The play has one drawback: the predictability of its
conclusion; but this should be viewed as a dramatic inevitability.
Meanwhile, Parks is hard at work with more universal themes. She has
always maintained that we have an important relationship with the
past, and she continues to do so here. She sees life (especially for
African-American males in this country) as a reaction to who the
world thinks you're going to be, and how you struggle with that.
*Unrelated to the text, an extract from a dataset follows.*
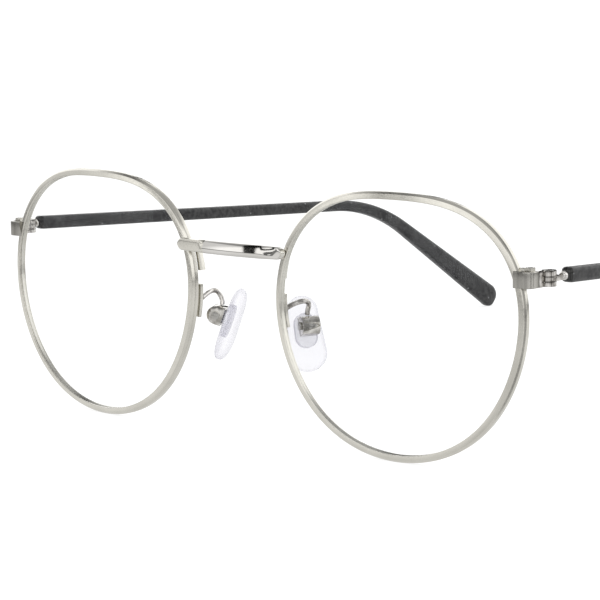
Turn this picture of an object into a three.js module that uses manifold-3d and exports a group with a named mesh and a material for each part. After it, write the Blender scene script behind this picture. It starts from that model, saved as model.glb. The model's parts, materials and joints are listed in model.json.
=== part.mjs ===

She also reflects on what it means to be a family, and, extrapolating
to the family of man, how we are connected with somebody else. With
specific reference to this work, she has bluntly stated that “a
black play ain't playing your game. It might look like it's playing
your game, but if it looks that way to you, then that means you been
played, honey”. Porter echoes the thought:”If the three-card
monte dealer doesn't want you to win, you do not win. If you win,
it's only because he lets you”. More to the point, Parks has
Lincoln declare to Booth:”you had the card but you didn't have the
heart”. Parks has been acclaimed for her almost musical writing,
re-imagining the past, filling the “Great Hole of History” as an
archeologist of words. With a subtle sense of improvised jazz-like
repetition and revision (what she calls “Rep and Rev”), she
allows for the presence of metaphor, pulling us in with what she also
refers to as “drama of accumulation”, sometimes reminding one of
the films of Bunuel. One awaits more works from this keenly
observant, still youthful writer; this is especially true given the
recent damage done on the national level to what some of us had
naively beheld as a post-racial era, when we elected and re-elected a
president of color, only to see him be succeeded by a colorful
performer with more dangerous racist tricks than card games up his
sleeves. We need a playwright like Parks now more than ever; as she
herself put it (in the aforementioned Father Comes Home from the
Wars at ART in Cambridge two seasons ago), “keep your
treasure close”.
Watch her close. Watch her close now.